» **Collected data entries**

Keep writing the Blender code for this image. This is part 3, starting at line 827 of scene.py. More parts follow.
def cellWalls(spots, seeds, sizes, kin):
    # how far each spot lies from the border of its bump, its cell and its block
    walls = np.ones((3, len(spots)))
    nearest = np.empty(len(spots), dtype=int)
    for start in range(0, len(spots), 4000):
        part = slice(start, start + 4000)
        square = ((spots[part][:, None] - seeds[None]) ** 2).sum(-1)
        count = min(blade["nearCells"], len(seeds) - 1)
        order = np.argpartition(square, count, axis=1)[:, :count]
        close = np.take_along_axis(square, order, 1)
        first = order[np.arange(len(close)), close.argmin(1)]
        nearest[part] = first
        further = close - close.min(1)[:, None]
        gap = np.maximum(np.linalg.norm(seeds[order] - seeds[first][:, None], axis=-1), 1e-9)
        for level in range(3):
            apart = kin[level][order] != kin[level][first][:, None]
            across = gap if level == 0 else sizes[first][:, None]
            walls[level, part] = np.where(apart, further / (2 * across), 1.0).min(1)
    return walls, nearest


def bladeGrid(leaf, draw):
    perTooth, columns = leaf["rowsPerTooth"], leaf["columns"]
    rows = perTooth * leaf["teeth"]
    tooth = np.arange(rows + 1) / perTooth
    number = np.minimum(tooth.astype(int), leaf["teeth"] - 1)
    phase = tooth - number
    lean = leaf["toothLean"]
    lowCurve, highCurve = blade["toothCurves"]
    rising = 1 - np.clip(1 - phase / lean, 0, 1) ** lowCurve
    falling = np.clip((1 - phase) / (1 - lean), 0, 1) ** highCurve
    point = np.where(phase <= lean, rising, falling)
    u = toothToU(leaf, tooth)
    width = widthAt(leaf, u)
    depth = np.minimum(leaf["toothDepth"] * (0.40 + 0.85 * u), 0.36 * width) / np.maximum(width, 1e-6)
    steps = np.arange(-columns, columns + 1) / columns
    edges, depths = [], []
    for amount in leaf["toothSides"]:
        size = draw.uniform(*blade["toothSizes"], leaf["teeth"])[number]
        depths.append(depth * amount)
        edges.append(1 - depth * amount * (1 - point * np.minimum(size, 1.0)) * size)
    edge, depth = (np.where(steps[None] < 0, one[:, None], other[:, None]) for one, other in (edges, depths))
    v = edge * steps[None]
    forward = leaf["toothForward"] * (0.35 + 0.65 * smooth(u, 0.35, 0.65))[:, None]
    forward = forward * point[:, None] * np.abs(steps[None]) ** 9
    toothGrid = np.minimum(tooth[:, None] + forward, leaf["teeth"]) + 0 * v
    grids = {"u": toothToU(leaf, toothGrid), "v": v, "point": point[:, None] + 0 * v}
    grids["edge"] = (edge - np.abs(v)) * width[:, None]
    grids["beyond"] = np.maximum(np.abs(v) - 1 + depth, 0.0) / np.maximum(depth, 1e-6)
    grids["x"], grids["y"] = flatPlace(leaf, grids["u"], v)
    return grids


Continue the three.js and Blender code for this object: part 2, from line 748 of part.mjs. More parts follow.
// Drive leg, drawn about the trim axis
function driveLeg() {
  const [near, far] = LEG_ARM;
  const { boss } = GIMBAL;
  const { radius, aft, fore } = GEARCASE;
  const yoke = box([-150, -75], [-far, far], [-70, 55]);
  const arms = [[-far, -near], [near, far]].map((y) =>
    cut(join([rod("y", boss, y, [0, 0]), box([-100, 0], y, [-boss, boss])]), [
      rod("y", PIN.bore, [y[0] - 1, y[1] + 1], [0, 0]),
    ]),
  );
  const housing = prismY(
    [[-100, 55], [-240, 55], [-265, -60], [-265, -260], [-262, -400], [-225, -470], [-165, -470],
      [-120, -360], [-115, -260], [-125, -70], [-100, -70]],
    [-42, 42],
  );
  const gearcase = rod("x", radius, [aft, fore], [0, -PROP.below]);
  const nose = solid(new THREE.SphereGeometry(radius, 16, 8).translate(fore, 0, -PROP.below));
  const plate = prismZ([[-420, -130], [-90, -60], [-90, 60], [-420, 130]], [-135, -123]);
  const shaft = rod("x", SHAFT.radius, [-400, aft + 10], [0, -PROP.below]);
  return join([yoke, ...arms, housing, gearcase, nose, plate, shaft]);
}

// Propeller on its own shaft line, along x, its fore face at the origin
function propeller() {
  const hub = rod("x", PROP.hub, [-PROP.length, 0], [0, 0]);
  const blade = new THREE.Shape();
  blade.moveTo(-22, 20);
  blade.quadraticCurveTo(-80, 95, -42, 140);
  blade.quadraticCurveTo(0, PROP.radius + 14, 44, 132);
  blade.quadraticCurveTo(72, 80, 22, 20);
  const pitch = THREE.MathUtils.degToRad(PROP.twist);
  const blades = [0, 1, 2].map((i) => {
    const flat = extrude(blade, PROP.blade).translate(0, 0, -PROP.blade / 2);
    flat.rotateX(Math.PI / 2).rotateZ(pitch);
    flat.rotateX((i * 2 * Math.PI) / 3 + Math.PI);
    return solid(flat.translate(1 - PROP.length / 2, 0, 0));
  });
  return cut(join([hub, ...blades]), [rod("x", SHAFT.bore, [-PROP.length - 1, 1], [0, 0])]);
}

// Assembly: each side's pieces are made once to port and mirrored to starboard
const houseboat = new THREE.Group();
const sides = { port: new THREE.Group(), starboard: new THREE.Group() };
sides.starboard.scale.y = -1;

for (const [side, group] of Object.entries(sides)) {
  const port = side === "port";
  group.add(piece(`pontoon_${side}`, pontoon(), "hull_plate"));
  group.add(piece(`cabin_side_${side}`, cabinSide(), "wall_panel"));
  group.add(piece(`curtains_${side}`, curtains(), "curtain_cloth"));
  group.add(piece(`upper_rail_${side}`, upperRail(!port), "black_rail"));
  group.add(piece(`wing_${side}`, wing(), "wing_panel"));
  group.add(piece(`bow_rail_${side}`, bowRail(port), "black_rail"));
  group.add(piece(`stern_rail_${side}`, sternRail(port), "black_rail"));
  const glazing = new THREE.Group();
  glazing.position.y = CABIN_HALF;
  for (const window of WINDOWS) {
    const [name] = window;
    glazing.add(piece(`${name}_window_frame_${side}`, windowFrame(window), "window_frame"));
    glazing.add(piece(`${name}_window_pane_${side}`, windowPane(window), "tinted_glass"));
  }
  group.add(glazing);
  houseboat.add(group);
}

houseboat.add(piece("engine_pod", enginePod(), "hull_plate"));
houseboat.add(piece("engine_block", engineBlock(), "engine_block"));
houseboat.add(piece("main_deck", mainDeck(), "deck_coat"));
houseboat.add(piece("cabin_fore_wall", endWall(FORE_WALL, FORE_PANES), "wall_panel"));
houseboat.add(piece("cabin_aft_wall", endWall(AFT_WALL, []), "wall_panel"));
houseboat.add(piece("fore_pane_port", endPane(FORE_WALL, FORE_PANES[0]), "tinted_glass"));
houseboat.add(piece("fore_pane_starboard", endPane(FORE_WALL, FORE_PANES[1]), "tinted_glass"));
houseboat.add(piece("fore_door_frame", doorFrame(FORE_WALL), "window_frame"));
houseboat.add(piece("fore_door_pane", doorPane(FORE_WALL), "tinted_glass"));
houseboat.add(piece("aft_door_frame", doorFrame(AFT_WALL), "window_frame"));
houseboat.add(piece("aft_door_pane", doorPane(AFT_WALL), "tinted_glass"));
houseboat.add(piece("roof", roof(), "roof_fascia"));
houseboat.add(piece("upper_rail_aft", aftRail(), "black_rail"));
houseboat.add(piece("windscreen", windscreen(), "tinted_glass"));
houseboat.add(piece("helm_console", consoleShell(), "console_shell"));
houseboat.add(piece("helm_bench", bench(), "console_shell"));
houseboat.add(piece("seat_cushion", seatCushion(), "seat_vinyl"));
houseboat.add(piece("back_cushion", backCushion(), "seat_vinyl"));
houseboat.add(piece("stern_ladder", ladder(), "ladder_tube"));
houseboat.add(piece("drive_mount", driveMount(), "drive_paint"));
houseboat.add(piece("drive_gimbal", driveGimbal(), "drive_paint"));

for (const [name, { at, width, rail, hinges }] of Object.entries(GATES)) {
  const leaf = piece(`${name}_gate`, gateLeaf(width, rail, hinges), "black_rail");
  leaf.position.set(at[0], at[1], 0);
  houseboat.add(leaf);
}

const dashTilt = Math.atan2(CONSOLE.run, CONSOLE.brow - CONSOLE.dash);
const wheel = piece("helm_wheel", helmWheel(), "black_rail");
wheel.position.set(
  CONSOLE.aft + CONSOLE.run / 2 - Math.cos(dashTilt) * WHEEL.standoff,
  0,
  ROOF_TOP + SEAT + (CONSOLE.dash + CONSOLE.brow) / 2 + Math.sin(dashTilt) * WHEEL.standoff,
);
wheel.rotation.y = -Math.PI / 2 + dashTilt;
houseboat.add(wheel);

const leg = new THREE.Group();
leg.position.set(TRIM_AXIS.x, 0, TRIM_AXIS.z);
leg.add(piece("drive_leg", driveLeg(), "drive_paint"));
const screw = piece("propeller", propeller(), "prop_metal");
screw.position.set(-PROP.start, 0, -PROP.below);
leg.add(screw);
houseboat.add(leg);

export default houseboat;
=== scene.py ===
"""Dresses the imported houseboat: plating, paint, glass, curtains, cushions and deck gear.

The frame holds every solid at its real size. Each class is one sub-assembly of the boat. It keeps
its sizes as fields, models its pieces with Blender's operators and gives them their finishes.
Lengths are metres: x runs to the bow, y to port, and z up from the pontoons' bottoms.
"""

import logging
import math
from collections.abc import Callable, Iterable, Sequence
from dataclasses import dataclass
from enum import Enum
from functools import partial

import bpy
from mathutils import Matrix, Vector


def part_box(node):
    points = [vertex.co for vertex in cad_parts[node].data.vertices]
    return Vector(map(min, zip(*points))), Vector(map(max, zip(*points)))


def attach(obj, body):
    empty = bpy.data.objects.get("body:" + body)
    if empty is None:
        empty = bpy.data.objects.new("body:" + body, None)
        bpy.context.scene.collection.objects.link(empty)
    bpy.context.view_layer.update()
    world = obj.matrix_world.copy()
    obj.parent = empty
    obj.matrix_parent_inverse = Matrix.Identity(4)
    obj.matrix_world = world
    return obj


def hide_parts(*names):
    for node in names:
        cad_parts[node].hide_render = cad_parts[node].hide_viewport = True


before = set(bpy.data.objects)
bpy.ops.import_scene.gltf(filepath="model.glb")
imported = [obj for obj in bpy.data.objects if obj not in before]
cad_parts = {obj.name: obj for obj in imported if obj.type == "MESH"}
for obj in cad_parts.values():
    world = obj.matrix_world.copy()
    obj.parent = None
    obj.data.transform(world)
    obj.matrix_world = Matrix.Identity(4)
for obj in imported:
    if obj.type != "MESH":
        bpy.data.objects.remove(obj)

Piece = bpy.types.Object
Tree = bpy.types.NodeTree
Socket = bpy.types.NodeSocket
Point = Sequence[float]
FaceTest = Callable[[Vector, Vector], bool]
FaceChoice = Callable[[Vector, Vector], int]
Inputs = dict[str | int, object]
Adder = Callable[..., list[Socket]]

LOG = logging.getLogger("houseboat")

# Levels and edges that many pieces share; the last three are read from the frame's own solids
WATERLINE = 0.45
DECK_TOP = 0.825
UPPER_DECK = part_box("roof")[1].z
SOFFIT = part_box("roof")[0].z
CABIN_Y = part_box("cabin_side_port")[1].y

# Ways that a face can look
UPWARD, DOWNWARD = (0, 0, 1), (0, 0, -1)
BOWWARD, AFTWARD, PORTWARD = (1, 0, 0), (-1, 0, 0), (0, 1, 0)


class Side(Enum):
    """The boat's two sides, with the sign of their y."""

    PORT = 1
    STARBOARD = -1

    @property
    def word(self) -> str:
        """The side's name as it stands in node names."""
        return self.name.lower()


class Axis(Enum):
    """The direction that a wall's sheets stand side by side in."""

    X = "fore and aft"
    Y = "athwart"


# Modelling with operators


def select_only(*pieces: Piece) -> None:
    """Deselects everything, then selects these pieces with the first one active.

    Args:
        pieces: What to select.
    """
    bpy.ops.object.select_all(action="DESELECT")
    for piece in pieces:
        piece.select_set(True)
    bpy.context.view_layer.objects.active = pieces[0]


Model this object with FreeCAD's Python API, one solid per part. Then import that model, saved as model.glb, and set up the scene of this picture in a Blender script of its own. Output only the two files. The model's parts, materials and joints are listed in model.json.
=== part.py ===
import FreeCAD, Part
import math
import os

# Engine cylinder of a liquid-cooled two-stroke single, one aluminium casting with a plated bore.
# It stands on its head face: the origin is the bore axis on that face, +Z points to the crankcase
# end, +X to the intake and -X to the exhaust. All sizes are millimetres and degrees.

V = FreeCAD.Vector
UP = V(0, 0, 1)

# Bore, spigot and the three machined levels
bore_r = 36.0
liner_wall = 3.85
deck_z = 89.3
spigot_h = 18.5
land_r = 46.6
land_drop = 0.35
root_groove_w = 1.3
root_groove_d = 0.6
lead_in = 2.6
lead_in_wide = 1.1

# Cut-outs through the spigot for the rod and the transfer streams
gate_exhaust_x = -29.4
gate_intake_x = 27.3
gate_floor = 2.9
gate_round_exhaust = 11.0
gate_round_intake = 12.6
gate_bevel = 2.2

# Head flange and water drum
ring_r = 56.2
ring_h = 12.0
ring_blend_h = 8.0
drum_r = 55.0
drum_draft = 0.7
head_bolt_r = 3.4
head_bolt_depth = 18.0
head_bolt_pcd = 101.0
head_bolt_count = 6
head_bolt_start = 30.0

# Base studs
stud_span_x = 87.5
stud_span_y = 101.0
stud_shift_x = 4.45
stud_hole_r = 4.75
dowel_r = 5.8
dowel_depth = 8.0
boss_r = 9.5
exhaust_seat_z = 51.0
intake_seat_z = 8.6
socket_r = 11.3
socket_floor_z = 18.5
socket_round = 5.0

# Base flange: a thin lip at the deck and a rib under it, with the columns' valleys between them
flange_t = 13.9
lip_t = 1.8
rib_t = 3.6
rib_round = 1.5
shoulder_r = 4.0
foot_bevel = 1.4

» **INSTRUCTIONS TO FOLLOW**
Return exactly the lines from the line that has "obj.data.transform(world)" to the line that has "UP = V(0, 0, 1)", both of them included.

» **FINISHED EXERCISE**
    obj.data.transform(world)
    obj.matrix_world = Matrix.Identity(4)
for obj in imported:
    if obj.type != "MESH":
        bpy.data.objects.remove(obj)

Piece = bpy.types.Object
Tree = bpy.types.NodeTree
Socket = bpy.types.NodeSocket
Point = Sequence[float]
FaceTest = Callable[[Vector, Vector], bool]
FaceChoice = Callable[[Vector, Vector], int]
Inputs = dict[str | int, object]
Adder = Callable[..., list[Socket]]

LOG = logging.getLogger("houseboat")

# Levels and edges that many pieces share; the last three are read from the frame's own solids
WATERLINE = 0.45
DECK_TOP = 0.825
UPPER_DECK = part_box("roof")[1].z
SOFFIT = part_box("roof")[0].z
CABIN_Y = part_box("cabin_side_port")[1].y

# Ways that a face can look
UPWARD, DOWNWARD = (0, 0, 1), (0, 0, -1)
BOWWARD, AFTWARD, PORTWARD = (1, 0, 0), (-1, 0, 0), (0, 1, 0)


class Side(Enum):
    """The boat's two sides, with the sign of their y."""

    PORT = 1
    STARBOARD = -1

    @property
    def word(self) -> str:
        """The side's name as it stands in node names."""
        return self.name.lower()


class Axis(Enum):
    """The direction that a wall's sheets stand side by side in."""

    X = "fore and aft"
    Y = "athwart"


# Modelling with operators


def select_only(*pieces: Piece) -> None:
    """Deselects everything, then selects these pieces with the first one active.

    Args:
        pieces: What to select.
    """
    bpy.ops.object.select_all(action="DESELECT")
    for piece in pieces:
        piece.select_set(True)
    bpy.context.view_layer.objects.active = pieces[0]


Model this object with FreeCAD's Python API, one solid per part. Then import that model, saved as model.glb, and set up the scene of this picture in a Blender script of its own. Output only the two files. The model's parts, materials and joints are listed in model.json.
=== part.py ===
import FreeCAD, Part
import math
import os

# Engine cylinder of a liquid-cooled two-stroke single, one aluminium casting with a plated bore.
# It stands on its head face: the origin is the bore axis on that face, +Z points to the crankcase
# end, +X to the intake and -X to the exhaust. All sizes are millimetres and degrees.

V = FreeCAD.Vector
UP = V(0, 0, 1)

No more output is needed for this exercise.